* [STATED EXERCISE] Write out the data again in full, exactly as it reads.

## START

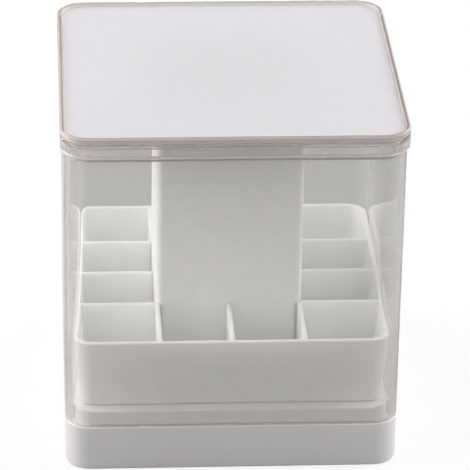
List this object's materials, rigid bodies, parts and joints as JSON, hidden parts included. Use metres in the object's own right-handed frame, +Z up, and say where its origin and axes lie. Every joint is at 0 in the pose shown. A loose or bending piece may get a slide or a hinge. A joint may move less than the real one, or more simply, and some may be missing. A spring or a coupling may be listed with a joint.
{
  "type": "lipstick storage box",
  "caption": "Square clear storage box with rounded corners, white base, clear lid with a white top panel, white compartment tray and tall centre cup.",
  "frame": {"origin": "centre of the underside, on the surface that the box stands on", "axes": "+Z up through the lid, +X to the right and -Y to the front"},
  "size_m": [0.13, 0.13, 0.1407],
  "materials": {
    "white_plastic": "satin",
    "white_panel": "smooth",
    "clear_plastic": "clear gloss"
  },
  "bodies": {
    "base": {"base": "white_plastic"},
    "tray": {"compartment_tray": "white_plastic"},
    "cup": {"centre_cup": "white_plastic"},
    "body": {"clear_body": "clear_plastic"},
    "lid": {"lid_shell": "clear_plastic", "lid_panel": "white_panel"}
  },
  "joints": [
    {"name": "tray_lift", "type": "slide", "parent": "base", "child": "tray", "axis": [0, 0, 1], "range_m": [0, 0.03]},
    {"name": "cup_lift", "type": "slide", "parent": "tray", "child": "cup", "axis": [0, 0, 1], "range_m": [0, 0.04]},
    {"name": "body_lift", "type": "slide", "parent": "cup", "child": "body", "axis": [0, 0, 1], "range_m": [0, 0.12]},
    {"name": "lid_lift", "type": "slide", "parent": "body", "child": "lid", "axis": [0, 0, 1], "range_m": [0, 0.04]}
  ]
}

## END

* [THE RESULT]
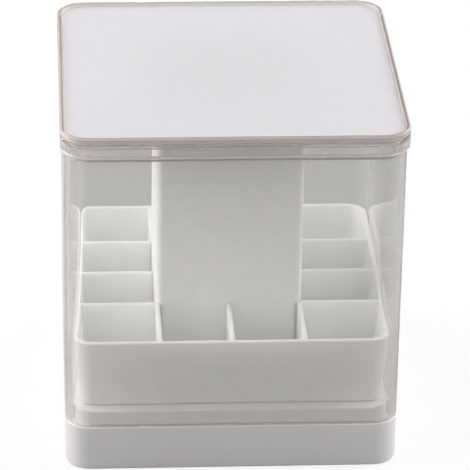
List this object's materials, rigid bodies, parts and joints as JSON, hidden parts included. Use metres in the object's own right-handed frame, +Z up, and say where its origin and axes lie. Every joint is at 0 in the pose shown. A loose or bending piece may get a slide or a hinge. A joint may move less than the real one, or more simply, and some may be missing. A spring or a coupling may be listed with a joint.
{
  "type": "lipstick storage box",
  "caption": "Square clear storage box with rounded corners, white base, clear lid with a white top panel, white compartment tray and tall centre cup.",
  "frame": {"origin": "centre of the underside, on the surface that the box stands on", "axes": "+Z up through the lid, +X to the right and -Y to the front"},
  "size_m": [0.13, 0.13, 0.1407],
  "materials": {
    "white_plastic": "satin",
    "white_panel": "smooth",
    "clear_plastic": "clear gloss"
  },
  "bodies": {
    "base": {"base": "white_plastic"},
    "tray": {"compartment_tray": "white_plastic"},
    "cup": {"centre_cup": "white_plastic"},
    "body": {"clear_body": "clear_plastic"},
    "lid": {"lid_shell": "clear_plastic", "lid_panel": "white_panel"}
  },
  "joints": [
    {"name": "tray_lift", "type": "slide", "parent": "base", "child": "tray", "axis": [0, 0, 1], "range_m": [0, 0.03]},
    {"name": "cup_lift", "type": "slide", "parent": "tray", "child": "cup", "axis": [0, 0, 1], "range_m": [0, 0.04]},
    {"name": "body_lift", "type": "slide", "parent": "cup", "child": "body", "axis": [0, 0, 1], "range_m": [0, 0.12]},
    {"name": "lid_lift", "type": "slide", "parent": "body", "child": "lid", "axis": [0, 0, 1], "range_m": [0, 0.04]}
  ]
}